I am at Starbucks.
This is probably not surprising. I go to Starbucks almost daily, and sometimes even more frequently than that. I lug my oversized laptop here to think and to write, because nothing stimulates the brain like a half-decaf no-whip sugar free cinnamon dolce soy latte - a drink which, when the barista announces it at the bar, never fails to elicit a response from one of the other waiting customers.
"Whew," they whisper, almost invariably. "That's a mouthful."
What is a departure today, however, is the fact that instead of going to the Starbucks near Seattle University like I normally do, I headed the opposite direction from my apartment and ended up at a Starbucks that is much closer to my apartment, but at the same time sits precariously perched on the border between the posh newly-remodeled townhomes of the Capitol Hill neighborhood and, for lack of anything better to call it, the Ghetto.
The Starbucks near the University is always virtually silent, full of trust-fund kids who'd rather not talk to one another and law students huddled over piles of books that look really thick and really boring. But here it's bustling and noisy. Everyone is talking to everyone else. They're strangers, but they're not. I find this unsettling.
I'm sitting in one of the plush oversized chairs by the window so typical of Starbucks everywhere, my laptop in my lap, headphones in my ears. I'm enjoying the energy, but I'm not entirely sure I want to be a part of it. A large woman in a thin coat comes over and waves at me dramatically.
When I take my headphones out she motions to the chair next to me and says, "Is anyone sitting here?" I say no, and she sits down. I return my headphones to my ears and my attention to my computer. The woman next to me starts talking to a man at a nearby table.
Five minutes later she waves at me again. She asks me if I'm a student. She asks me what I study. She asks me what I'm doing sitting at Starbucks with a laptop. She tells me I'm a very nice lady.
I say thank you. I go back to my writing.
Another wave, and the lady motions to the man at the table. "He's drawing you," she says. And he is. He's got pastels and brushes and paints spread out around him, and he's going back and forth between studying me intently and scribbling furiously. I'm blushing.

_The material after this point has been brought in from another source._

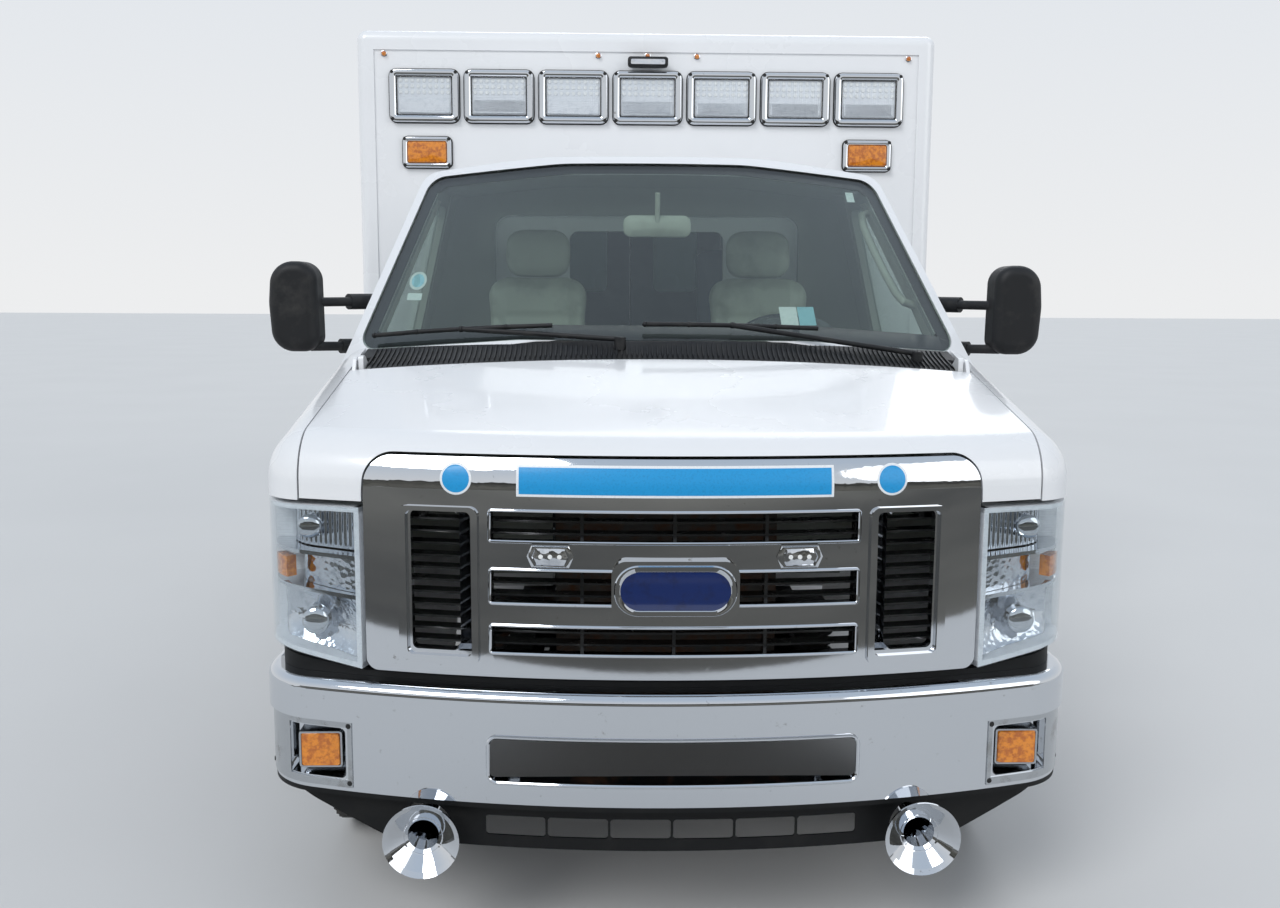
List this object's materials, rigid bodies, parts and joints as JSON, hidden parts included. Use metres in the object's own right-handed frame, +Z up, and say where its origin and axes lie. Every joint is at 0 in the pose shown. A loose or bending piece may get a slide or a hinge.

From time to time people are stopping to look over his shoulder. A man stops and looks at the drawing, motions to his own chin, and says something in a language I can't understand.
I love this place.
The artist asks me what my astrological sign is.
"Taurus," I say.
"Oh, you were born in April then," says the woman.
I correct her and say no, the early part of May.
"Hm," says the artist. "Do you know anything about your sign?"
"Not much," I say. And he says, "I think it's the money sign."
"Oh, is it?"
"I think so. Well I don't really know, but that's what my friend said. She said Tauruses are good with money."
I laugh because I am not good with money. Money involves numbers. Numbers are not my friends.
The woman has gotten up and gone across the street to Taco Del Mar where, after prodding me for every manner of information as to the nature of the food there, she has decided to purchase a hard taco. She's been replaced by a tall skinny man who sits holding on to the arms of the chair like it's a roller coaster car. The artist at the table just handed me a drawing of myself.
I think we miss a lot in life by putting up walls, by burying ourselves in books, by looking at everyone around us in suspicion. It's striking how much the atmosphere here, where in theory I might have reason to be frightened of the people around me, is so much more alive and friendly than it is in the "good" neighborhood a half a mile away. Right now I am the opposite of frightened. It's a good feeling.